If you'd like help building them — properly, in a session, with real output — that's exactly what Brand & Growth is.
Book a free Brand & Growth discovery call →
Rizal is the founder of Pancake Pixels, an all-in-one business platform and Brand & Growth marketing service for Australian small businesses.
FAQ
Why do marketing agencies fail small businesses?
Most agencies are built for larger clients with bigger budgets. Small business accounts sit at the bottom of their priority list, receive junior team attention, and often get generic output that doesn't reflect the brand's actual voice or audience. The model isn't designed for businesses spending under $5,000 a month.
How much do marketing agencies charge in Australia?
Typical agency retainers for Australian small businesses range from $2,000 to $10,000 per month depending on services included. Most small businesses end up in the $3,000–$5,000 range, which rarely justifies the output they receive at that budget level.
What is done-with-you marketing?
Done-with-you marketing is a service model where a marketing expert works alongside you — in real sessions — to build your brand, copy, and campaigns together. Unlike agencies (who do it for you) or courses (where you do it yourself), done-with-you produces real output in real time with someone who knows your business.
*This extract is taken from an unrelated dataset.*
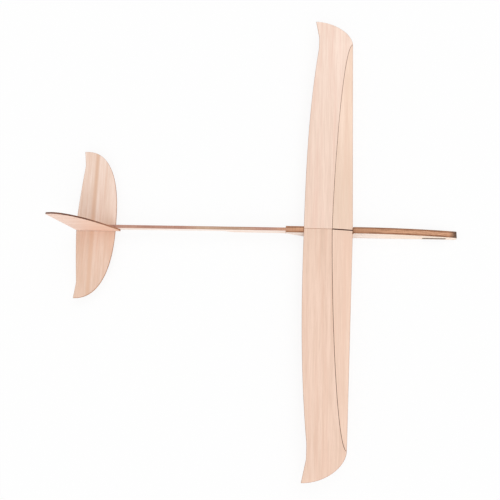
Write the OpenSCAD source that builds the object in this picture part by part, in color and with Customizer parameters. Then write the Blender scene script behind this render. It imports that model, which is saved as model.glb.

Is it worth hiring a marketing agency for a small business?
For most small businesses, no — not yet. Before an agency can help, you need a clear brand message and positioning, a lead generation system, and automated client follow-up. Once those foundations are in place and you're spending significant budget on paid media, an agency becomes more relevant.
What should a small business do instead of hiring a marketing agency?
Start with three things: define your positioning (who you serve and why they should choose you), build one lead capture mechanism, and set up automated follow-up for new enquiries and completed jobs. These foundations produce more ROI than most agency retainers for small businesses.